Among the political parties, Lal has been most critical of CPN (UML) for its duplicitous take on parliamentary democracy (recall Madhav Kumar Nepal’s ill-famous “regression is half corrected” statement). He never loses an opportunity to remind his readers that it was the UML that set the precedent of obstructing the then House of Representatives for a full session of Parliament some eight years ago. Lal also does not like the UML for its “visceral antagonism” against NC and its anti-Madhesh character.
Fifth, Lal loves to put down PhD wallahs for their pretensions and mores. Those of us who belong to this PhD club, who happened to have enjoyed his company for over a decade, have gotten quite used to this; but Lal’s sometimes ruthless take on ‘doctor sahibs’ can unnerve a fresh PhD. I have often wondered why this set became his target. I guess many of the PhD types, including myself, have not read as broadly as he has, or have not, subsequent to our dissertations, published long-lasting contributions to the social sciences in general. In contrast, Lal loves the international gurus of social science, and that is why when a Merton or a Levi-Strauss passes away, he is often the only Nepali writer who reminds his readers of their important contributions.

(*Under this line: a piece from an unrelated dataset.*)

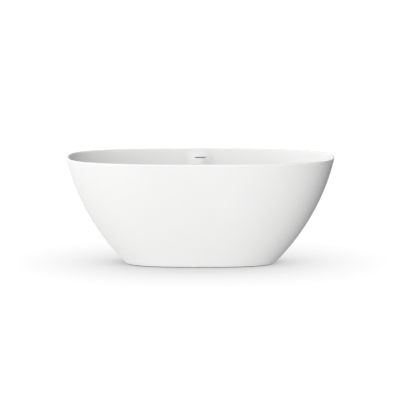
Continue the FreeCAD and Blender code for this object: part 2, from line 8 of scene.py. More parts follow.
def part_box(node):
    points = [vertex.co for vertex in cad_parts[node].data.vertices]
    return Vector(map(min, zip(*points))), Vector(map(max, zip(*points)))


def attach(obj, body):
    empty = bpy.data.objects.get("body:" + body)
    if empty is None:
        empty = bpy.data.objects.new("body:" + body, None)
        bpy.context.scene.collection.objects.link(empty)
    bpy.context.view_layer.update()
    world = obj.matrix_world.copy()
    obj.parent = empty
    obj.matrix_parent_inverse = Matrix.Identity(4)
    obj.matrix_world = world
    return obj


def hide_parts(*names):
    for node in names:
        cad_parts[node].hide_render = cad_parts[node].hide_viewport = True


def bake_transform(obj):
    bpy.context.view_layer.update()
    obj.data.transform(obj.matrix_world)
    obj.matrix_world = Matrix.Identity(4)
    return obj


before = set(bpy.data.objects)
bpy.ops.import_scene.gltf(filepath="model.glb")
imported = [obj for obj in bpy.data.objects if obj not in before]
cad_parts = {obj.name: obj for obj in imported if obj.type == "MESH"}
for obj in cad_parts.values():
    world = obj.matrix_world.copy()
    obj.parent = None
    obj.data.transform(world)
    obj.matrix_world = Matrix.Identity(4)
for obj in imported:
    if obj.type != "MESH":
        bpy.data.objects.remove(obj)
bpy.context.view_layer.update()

Given that he is the most influential bi-lingual columnist writing in Nepal today, Lal has many detractors. They often point out his soft corners (discussed above) and accuse him of bias. But even his most trenchant critics cannot question his continuous commitment to public discourse on matters important to Nepali society.
As an ex-columnist who wrote two op-eds a month for five years in English for The Kathmandu Post, I can imagine the energy and commitment necessary to produce five to seven columns in English and Nepali every month year after year for a whole decade. I salute Lal who has done this in good style with humility and generosity (column writers are still paid a pittance by our media sahujis).
You can disagree with Lal’s points of view but you can hardly ignore what he says. His words have always been good to think with. They are more so now, as we try to make sense of what is happening in the old-into-possibly-new, possibly-old Nepal.